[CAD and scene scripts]
──────────
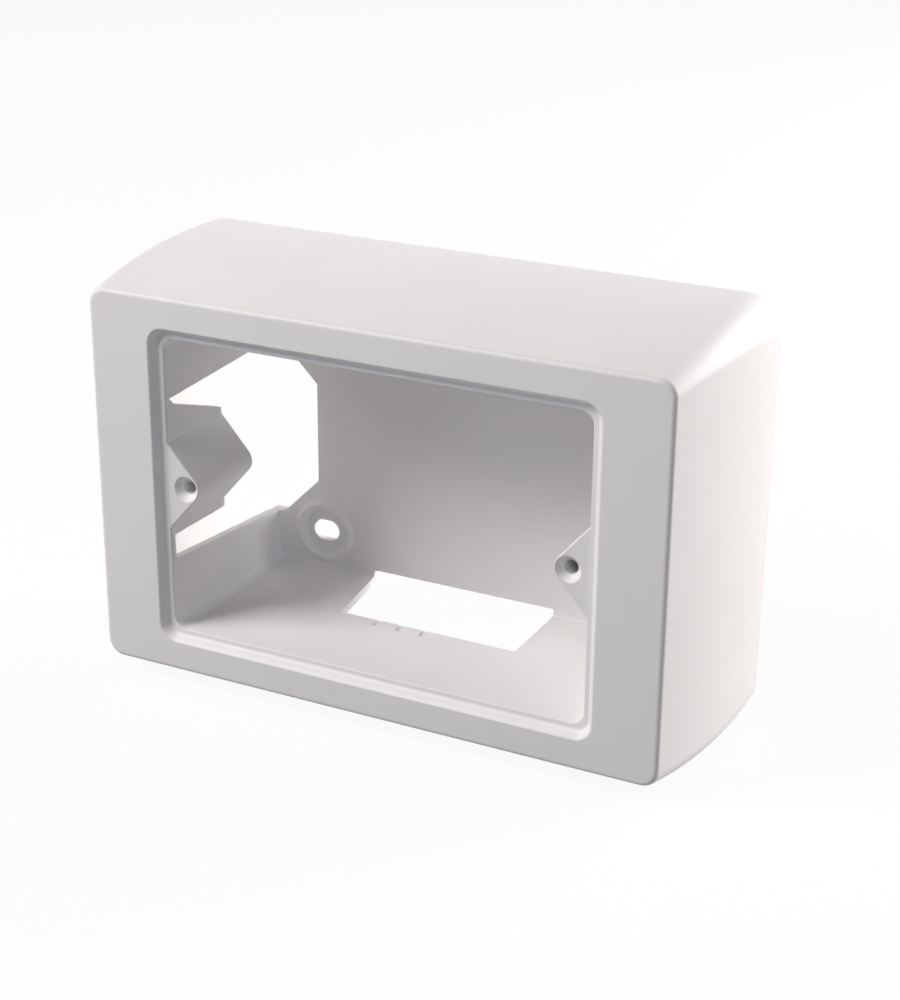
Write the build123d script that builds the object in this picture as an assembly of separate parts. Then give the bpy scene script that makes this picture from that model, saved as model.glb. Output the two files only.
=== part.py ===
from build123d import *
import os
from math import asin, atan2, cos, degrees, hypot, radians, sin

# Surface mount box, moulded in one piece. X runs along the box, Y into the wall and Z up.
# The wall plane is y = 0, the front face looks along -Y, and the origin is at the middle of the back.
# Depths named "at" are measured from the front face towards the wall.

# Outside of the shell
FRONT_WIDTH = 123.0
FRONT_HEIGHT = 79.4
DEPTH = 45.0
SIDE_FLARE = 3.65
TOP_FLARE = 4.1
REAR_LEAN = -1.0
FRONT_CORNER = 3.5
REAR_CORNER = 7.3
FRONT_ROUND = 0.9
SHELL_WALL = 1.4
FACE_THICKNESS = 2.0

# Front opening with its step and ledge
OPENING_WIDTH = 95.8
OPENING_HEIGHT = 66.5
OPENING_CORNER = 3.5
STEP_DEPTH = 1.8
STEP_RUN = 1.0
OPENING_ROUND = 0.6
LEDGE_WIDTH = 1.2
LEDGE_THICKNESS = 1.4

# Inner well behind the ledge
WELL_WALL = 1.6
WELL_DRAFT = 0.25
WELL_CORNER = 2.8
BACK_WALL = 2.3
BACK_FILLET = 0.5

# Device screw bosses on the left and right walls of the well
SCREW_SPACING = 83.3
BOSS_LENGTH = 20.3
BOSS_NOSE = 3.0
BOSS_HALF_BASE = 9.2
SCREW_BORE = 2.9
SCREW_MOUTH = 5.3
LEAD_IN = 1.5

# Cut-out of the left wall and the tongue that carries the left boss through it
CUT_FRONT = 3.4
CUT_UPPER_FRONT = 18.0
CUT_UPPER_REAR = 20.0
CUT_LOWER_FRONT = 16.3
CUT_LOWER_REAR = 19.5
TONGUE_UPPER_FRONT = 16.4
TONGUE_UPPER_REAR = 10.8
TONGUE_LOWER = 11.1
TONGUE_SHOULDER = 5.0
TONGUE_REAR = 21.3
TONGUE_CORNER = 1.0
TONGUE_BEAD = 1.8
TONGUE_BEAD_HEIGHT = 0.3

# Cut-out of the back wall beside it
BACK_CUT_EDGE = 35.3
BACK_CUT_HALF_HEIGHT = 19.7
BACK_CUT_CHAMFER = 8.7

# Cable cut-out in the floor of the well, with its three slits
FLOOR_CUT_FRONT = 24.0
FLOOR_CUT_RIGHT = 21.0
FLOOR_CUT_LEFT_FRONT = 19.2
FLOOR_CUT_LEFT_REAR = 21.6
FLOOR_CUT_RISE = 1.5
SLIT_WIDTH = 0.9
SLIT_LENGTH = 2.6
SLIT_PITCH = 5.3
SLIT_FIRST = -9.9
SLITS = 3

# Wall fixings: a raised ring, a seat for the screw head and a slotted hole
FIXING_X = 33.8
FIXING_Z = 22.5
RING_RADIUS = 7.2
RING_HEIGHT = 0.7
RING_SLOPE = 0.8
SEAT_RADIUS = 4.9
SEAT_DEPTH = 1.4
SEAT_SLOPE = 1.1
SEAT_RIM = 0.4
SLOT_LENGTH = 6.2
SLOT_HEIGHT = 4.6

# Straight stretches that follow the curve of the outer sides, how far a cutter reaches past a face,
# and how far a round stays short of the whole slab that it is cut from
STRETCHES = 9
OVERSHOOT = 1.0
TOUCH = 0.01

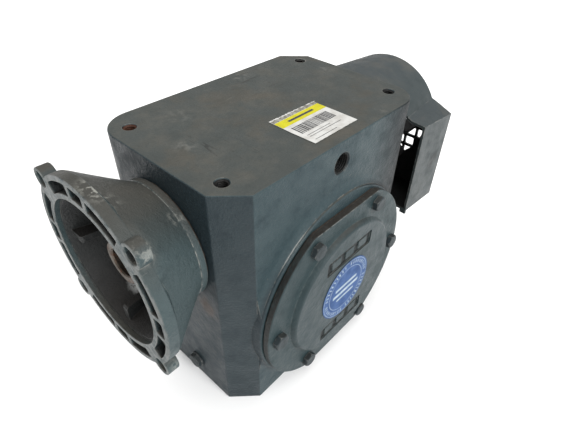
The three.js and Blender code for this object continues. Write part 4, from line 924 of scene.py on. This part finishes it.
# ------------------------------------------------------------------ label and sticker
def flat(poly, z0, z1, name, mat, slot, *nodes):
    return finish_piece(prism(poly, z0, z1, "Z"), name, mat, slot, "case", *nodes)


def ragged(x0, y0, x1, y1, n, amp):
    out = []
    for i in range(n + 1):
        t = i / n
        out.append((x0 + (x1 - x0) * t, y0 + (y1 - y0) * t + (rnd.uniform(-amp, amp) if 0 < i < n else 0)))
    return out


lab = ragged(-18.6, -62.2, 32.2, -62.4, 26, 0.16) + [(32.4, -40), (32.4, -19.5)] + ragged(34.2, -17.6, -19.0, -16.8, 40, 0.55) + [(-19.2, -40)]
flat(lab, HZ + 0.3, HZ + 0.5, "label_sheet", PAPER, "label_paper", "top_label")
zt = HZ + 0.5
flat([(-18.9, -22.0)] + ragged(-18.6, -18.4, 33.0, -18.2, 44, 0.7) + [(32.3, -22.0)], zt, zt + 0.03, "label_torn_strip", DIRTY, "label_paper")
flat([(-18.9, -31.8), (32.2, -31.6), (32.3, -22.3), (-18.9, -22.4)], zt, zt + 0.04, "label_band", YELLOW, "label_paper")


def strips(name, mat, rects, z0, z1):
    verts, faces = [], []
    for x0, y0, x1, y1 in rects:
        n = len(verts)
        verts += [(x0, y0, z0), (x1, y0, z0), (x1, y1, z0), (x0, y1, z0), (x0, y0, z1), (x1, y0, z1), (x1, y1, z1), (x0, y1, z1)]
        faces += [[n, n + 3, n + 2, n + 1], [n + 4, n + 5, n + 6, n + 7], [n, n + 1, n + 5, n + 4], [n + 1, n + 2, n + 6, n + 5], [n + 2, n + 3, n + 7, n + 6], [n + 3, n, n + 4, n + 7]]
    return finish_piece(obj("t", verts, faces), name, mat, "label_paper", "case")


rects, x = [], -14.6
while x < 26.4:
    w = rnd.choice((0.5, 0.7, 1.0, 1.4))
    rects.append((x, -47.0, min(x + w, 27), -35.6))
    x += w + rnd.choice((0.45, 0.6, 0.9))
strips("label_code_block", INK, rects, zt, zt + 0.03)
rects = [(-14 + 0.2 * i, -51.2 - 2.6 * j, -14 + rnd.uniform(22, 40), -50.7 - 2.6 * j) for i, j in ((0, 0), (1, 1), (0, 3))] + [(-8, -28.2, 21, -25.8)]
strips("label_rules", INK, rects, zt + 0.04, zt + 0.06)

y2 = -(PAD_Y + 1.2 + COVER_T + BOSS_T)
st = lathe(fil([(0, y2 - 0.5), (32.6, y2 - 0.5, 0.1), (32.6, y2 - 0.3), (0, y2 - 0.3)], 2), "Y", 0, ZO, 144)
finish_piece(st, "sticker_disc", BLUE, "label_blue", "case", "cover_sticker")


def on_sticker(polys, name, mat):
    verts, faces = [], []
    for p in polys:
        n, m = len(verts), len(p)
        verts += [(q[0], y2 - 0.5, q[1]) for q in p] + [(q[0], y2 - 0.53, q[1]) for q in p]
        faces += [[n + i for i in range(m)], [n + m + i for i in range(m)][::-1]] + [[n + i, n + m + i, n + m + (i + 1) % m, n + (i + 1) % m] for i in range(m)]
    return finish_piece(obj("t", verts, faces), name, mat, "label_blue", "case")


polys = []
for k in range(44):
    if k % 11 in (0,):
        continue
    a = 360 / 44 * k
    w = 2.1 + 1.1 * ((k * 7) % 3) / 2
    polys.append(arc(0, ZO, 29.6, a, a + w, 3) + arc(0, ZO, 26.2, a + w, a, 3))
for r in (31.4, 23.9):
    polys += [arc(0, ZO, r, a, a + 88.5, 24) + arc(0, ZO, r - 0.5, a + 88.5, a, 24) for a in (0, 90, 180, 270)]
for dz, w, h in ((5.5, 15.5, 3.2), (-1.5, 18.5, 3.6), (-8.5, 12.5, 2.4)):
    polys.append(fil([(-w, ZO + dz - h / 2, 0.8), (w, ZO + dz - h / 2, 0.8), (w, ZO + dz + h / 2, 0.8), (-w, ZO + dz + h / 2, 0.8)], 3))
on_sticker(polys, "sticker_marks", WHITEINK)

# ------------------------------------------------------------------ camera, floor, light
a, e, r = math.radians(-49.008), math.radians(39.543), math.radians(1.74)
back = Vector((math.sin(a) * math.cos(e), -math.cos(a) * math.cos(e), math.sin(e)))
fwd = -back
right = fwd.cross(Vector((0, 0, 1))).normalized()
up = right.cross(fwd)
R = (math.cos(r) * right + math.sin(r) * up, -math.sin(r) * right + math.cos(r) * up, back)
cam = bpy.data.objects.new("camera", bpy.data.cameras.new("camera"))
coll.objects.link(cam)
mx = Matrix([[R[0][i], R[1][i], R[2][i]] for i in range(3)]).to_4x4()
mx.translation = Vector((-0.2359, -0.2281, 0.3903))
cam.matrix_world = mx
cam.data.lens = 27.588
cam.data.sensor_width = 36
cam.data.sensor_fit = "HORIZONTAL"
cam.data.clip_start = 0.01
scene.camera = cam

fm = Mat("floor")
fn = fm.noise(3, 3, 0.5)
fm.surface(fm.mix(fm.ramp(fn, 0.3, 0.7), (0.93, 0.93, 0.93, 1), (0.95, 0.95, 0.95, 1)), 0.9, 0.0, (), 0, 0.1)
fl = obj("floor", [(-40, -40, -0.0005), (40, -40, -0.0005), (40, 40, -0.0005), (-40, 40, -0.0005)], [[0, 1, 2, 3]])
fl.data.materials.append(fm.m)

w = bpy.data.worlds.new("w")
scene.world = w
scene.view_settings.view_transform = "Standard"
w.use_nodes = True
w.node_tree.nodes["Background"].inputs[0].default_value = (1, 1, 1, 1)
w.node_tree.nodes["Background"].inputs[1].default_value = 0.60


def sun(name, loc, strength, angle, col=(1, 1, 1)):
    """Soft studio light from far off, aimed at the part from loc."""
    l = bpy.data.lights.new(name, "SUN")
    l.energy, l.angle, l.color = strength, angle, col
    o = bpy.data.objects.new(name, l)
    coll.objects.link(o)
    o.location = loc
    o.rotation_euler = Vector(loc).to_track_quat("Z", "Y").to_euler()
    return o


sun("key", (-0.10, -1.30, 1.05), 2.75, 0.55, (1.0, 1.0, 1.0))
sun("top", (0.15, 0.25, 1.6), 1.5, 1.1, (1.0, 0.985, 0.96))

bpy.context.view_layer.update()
──────────
Filter out every line that lacks the word "from", and copy the rest.

Write the build123d script that builds the object in this picture as an assembly of separate parts. Then give the bpy scene script that makes this picture from that model, saved as model.glb. Output the two files only.
from build123d import *
from math import asin, atan2, cos, degrees, hypot, radians, sin
# Depths named "at" are measured from the front face towards the wall.
# and how far a round stays short of the whole slab that it is cut from
The three.js and Blender code for this object continues. Write part 4, from line 924 of scene.py on. This part finishes it.
    """Soft studio light from far off, aimed at the part from loc."""